Although PINQ does not support the vast capabilities of the SQL language, it supports a useful subset, like JOINs:

# The number of cities in all of Asia
query = sql[(
    func.count(t.name)
    for c in db.country
    for t in db.city
    if t.country_code == c.code
    if c.continent == 'Asia'
)]
print(query)
# SELECT count(city_1.name) AS count_1
# FROM city AS city_1, country AS country_1
# WHERE city_1.country_code = country_1.code AND country_1.continent = ?
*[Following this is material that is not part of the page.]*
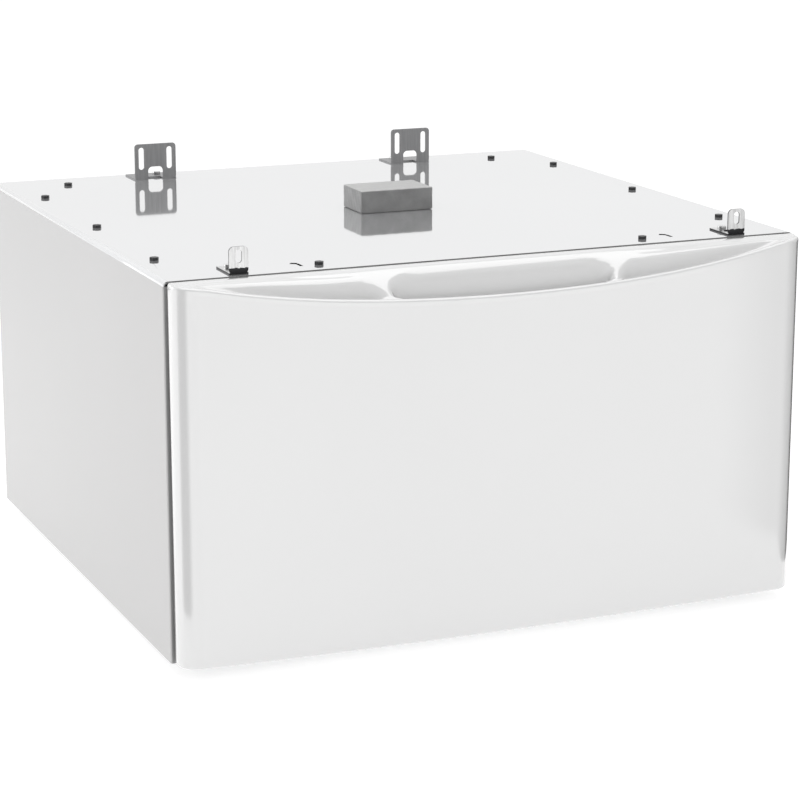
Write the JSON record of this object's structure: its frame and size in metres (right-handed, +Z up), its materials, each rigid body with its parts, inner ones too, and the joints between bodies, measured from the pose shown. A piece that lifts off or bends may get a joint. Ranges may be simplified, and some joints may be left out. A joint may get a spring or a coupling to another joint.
{
  "type": "laundry pedestal with drawer",
  "caption": "Steel laundry pedestal that raises a front load appliance: bowed full-width storage drawer with a scooped finger grip, L brackets on top, levelling feet.",
  "frame": {"origin": "centre of the footprint on the floor, at the bottom of the levelling feet", "axes": "+X to the right seen from the front, +Y to the rear, +Z up; the drawer front faces -Y"},
  "size_m": [0.686, 0.683, 0.436],
  "materials": {
    "cabinet_white": "gloss white enamel on sheet steel",
    "front_white": "satin-gloss white moulding",
    "drawer_box_white": "semi-gloss white powder coat",
    "galvanised_steel": "galvanised sheet steel",
    "plated_steel": "zinc plated",
    "zinc_grey": "dull zinc plated sheet",
    "zinc_bright": "bright zinc plated sheet",
    "bolt_black": "black oxide",
    "ball_steel": "polished bearing steel",
    "rubber_black": "matt rubber",
    "foam_grey": "soft grey foam"
  },
  "bodies": {
    "cabinet": {"top_panel": "cabinet_white", "side_panel_left": "cabinet_white", "side_panel_right": "cabinet_white", "rear_panel": "cabinet_white", "rear_panel_screws": "plated_steel", "front_bottom_rail": "galvanised_steel", "rear_bottom_rail": "galvanised_steel", "front_top_rail": "galvanised_steel", "rear_top_rail": "galvanised_steel", "top_reinforcement_left": "galvanised_steel", "top_reinforcement_right": "galvanised_steel", "top_bolts": "bolt_black", "clinch_nuts": "plated_steel", "rear_bracket_left": "zinc_grey", "rear_bracket_right": "zinc_grey", "front_bracket_left": "zinc_bright", "front_bracket_right": "zinc_bright", "bracket_screws": "zinc_bright", "foam_block": "foam_grey", "slide_mount_left": "galvanised_steel", "slide_mount_right": "galvanised_steel", "slide_outer_left": "plated_steel", "slide_outer_right": "plated_steel", "corner_gusset_front_left": "galvanised_steel", "corner_gusset_front_right": "galvanised_steel", "corner_gusset_rear_left": "galvanised_steel", "corner_gusset_rear_right": "galvanised_steel", "lock_nuts": "plated_steel"},
    "drawer": {"drawer_front": "front_white", "drawer_front_back_panel": "front_white", "drawer_front_screws": "plated_steel", "drawer_bumpers": "rubber_black", "drawer_box_front": "drawer_box_white", "drawer_back": "drawer_box_white", "drawer_side_left": "drawer_box_white", "drawer_side_right": "drawer_box_white", "drawer_bottom": "drawer_box_white", "drawer_slide_screws": "plated_steel", "slide_inner_left": "plated_steel", "slide_inner_right": "plated_steel"},
    "slide_middle_left": {"slide_middle_left": "plated_steel"},
    "ball_cage_outer_left": {"ball_cage_outer_left": "plated_steel", "balls_outer_left": "ball_steel"},
    "ball_cage_inner_left": {"ball_cage_inner_left": "plated_steel", "balls_inner_left": "ball_steel"},
    "slide_middle_right": {"slide_middle_right": "plated_steel"},
    "ball_cage_outer_right": {"ball_cage_outer_right": "plated_steel", "balls_outer_right": "ball_steel"},
    "ball_cage_inner_right": {"ball_cage_inner_right": "plated_steel", "balls_inner_right": "ball_steel"},
    "foot_pad_front_left": {"foot_pad_front_left": "rubber_black"},
    "foot_stud_front_left": {"foot_stud_front_left": "plated_steel"},
    "foot_pad_front_right": {"foot_pad_front_right": "rubber_black"},
    "foot_stud_front_right": {"foot_stud_front_right": "plated_steel"},
    "foot_pad_rear_left": {"foot_pad_rear_left": "rubber_black"},
    "foot_stud_rear_left": {"foot_stud_rear_left": "plated_steel"},
    "foot_pad_rear_right": {"foot_pad_rear_right": "rubber_black"},
    "foot_stud_rear_right": {"foot_stud_rear_right": "plated_steel"}
  },
  "joints": [
    {"name": "drawer_slide", "type": "slide", "parent": "cabinet", "child": "drawer", "axis": [0, -1, 0], "range_m": [0, 0.44]},
    {"name": "slide_middle_left_travel", "type": "slide", "parent": "cabinet", "child": "slide_middle_left", "axis": [0, -1, 0], "range_m": [0, 0.22]},
    {"name": "ball_cage_outer_left_travel", "type": "slide", "parent": "cabinet", "child": "ball_cage_outer_left", "axis": [0, -1, 0], "range_m": [0, 0.11]},
    {"name": "ball_cage_inner_left_travel", "type": "slide", "parent": "cabinet", "child": "ball_cage_inner_left", "axis": [0, -1, 0], "range_m": [0, 0.33]},
    {"name": "slide_middle_right_travel", "type": "slide", "parent": "cabinet", "child": "slide_middle_right", "axis": [0, -1, 0], "range_m": [0, 0.22]},
    {"name": "ball_cage_outer_right_travel", "type": "slide", "parent": "cabinet", "child": "ball_cage_outer_right", "axis": [0, -1, 0], "range_m": [0, 0.11]},
    {"name": "ball_cage_inner_right_travel", "type": "slide", "parent": "cabinet", "child": "ball_cage_inner_right", "axis": [0, -1, 0], "range_m": [0, 0.33]},
    {"name": "foot_front_left_height", "type": "slide", "parent": "cabinet", "child": "foot_pad_front_left", "axis": [0, 0, -1], "range_m": [0, 0.02]},
    {"name": "foot_front_left_turn", "type": "hinge", "parent": "foot_pad_front_left", "child": "foot_stud_front_left", "pos_m": [-0.283, -0.2385, 0.02], "axis": [0, 0, -1], "range_deg": [0, 4800.5]},
    {"name": "foot_front_right_height", "type": "slide", "parent": "cabinet", "child": "foot_pad_front_right", "axis": [0, 0, -1], "range_m": [0, 0.02]},
    {"name": "foot_front_right_turn", "type": "hinge", "parent": "foot_pad_front_right", "child": "foot_stud_front_right", "pos_m": [0.283, -0.2385, 0.02], "axis": [0, 0, -1], "range_deg": [0, 4800.5]},
    {"name": "foot_rear_left_height", "type": "slide", "parent": "cabinet", "child": "foot_pad_rear_left", "axis": [0, 0, -1], "range_m": [0, 0.02]},
    {"name": "foot_rear_left_turn", "type": "hinge", "parent": "foot_pad_rear_left", "child": "foot_stud_rear_left", "pos_m": [-0.283, 0.2765, 0.02], "axis": [0, 0, -1], "range_deg": [0, 4800.5]},
    {"name": "foot_rear_right_height", "type": "slide", "parent": "cabinet", "child": "foot_pad_rear_right", "axis": [0, 0, -1], "range_m": [0, 0.02]},
    {"name": "foot_rear_right_turn", "type": "hinge", "parent": "foot_pad_rear_right", "child": "foot_stud_rear_right", "pos_m": [0.283, 0.2765, 0.02], "axis": [0, 0, -1], "range_deg": [0, 4800.5]}
  ],
  "couplings": [
    {"joint": "slide_middle_left_travel", "follows": "drawer_slide", "ratio": 0.5},
    {"joint": "ball_cage_outer_left_travel", "follows": "drawer_slide", "ratio": 0.25},
    {"joint": "ball_cage_inner_left_travel", "follows": "drawer_slide", "ratio": 0.75},
    {"joint": "slide_middle_right_travel", "follows": "drawer_slide", "ratio": 0.5},
    {"joint": "ball_cage_outer_right_travel", "follows": "drawer_slide", "ratio": 0.25},
    {"joint": "ball_cage_inner_right_travel", "follows": "drawer_slide", "ratio": 0.75},
    {"joint": "foot_front_left_turn", "follows": "foot_front_left_height", "rad_per_m": 4188.8},
    {"joint": "foot_front_right_turn", "follows": "foot_front_right_height", "rad_per_m": 4188.8},
    {"joint": "foot_rear_left_turn", "follows": "foot_rear_left_height", "rad_per_m": 4188.8},
    {"joint": "foot_rear_right_turn", "follows": "foot_rear_right_height", "rad_per_m": 4188.8}
  ]
}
result = engine.execute(query).fetchall()

print(result)
[(1766,)]

As well as ORDER BY, with LIMIT and OFFSET:

# The top 10 largest countries in the world by population
query = sql[
    (c.name for c in db.country)
    .order_by(c.population.desc())
    .limit(10)
]

print(query)
# SELECT country_1.name
# FROM country AS country_1
# ORDER BY country_1.population DESC
# LIMIT ? OFFSET ?

res = engine.execute(query).fetchall()
for line in res:
    print(line)
# (u'China',)
# (u'India',)
# (u'United States',)
# (u'Indonesia',)
# (u'Brazil',)
# (u'Pakistan',)
# (u'Russian Federation',)
# (u'Bangladesh',)
# (u'Japan',)
# (u'Nigeria',)

You can emulate a select like SELECT * FROM country by using:

.. code:: python
query = sql[(row for row in db.country)]

i.e. if you don’t specify any column name, the comprehension will become equivalent to selecting all the columns.

In general, apart from the translation of generator expressions (and their guards) into SELECT an WHERE clauses, the rest of the functionality of SQL (like the .order_by(), .limit(), etc. functions shown above) is accessed as in the SQLAlchemy Expression Language. See the unit tests for a fuller set of examples of what PINQ can do, or browse the SQLAlchemy docs mentioned earlier.

PINQ demonstrates how easy it is to use macros to lift python snippets into an AST and cross-compile it into another language, and how nice the syntax and semantics can be for these embedded DSLs. PINQ’s entire implementation comprises about 100 lines of code, which really isn’t much considering how much it does for you!